Work instructions - Reproduce the data in its entirety, exactly as supplied.

----

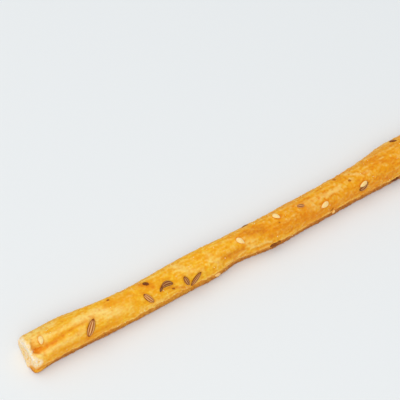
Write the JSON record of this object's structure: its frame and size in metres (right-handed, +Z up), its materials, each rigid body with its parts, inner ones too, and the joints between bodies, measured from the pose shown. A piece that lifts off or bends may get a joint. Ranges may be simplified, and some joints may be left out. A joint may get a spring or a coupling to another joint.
{
  "type": "salted breadstick with caraway and sesame",
  "caption": "Slender hand-rolled breadstick with square-cut ends, an open fold at one end and a flat underside it rests on.",
  "frame": {"origin": "middle of the stick's box, on the flat underside", "axes": "+X along the stick from the end with the open fold to the other end, +Y to the back, +Z up"},
  "size_m": [0.1848, 0.0152, 0.0116],
  "materials": {
    "crust": "golden baked crust, paler along the stretched ridges, brown along the lower rim, with cream crumb at the cut ends",
    "caraway_seed": "ribbed brown seed with paler ribs",
    "sesame_seed": "ivory seed, slightly glossy",
    "salt_grain": "fine white salt, slightly see-through",
    "toasted_bits": "dark toasted crumbs and seed fragments"
  },
  "bodies": {
    "root": {"breadstick": "crust"}
  },
  "joints": []
}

----

Answer to this task -
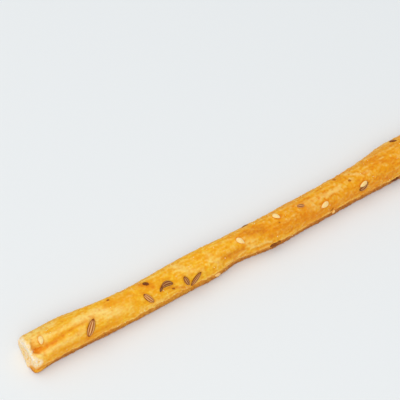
Write the JSON record of this object's structure: its frame and size in metres (right-handed, +Z up), its materials, each rigid body with its parts, inner ones too, and the joints between bodies, measured from the pose shown. A piece that lifts off or bends may get a joint. Ranges may be simplified, and some joints may be left out. A joint may get a spring or a coupling to another joint.
{
  "type": "salted breadstick with caraway and sesame",
  "caption": "Slender hand-rolled breadstick with square-cut ends, an open fold at one end and a flat underside it rests on.",
  "frame": {"origin": "middle of the stick's box, on the flat underside", "axes": "+X along the stick from the end with the open fold to the other end, +Y to the back, +Z up"},
  "size_m": [0.1848, 0.0152, 0.0116],
  "materials": {
    "crust": "golden baked crust, paler along the stretched ridges, brown along the lower rim, with cream crumb at the cut ends",
    "caraway_seed": "ribbed brown seed with paler ribs",
    "sesame_seed": "ivory seed, slightly glossy",
    "salt_grain": "fine white salt, slightly see-through",
    "toasted_bits": "dark toasted crumbs and seed fragments"
  },
  "bodies": {
    "root": {"breadstick": "crust"}
  },
  "joints": []
}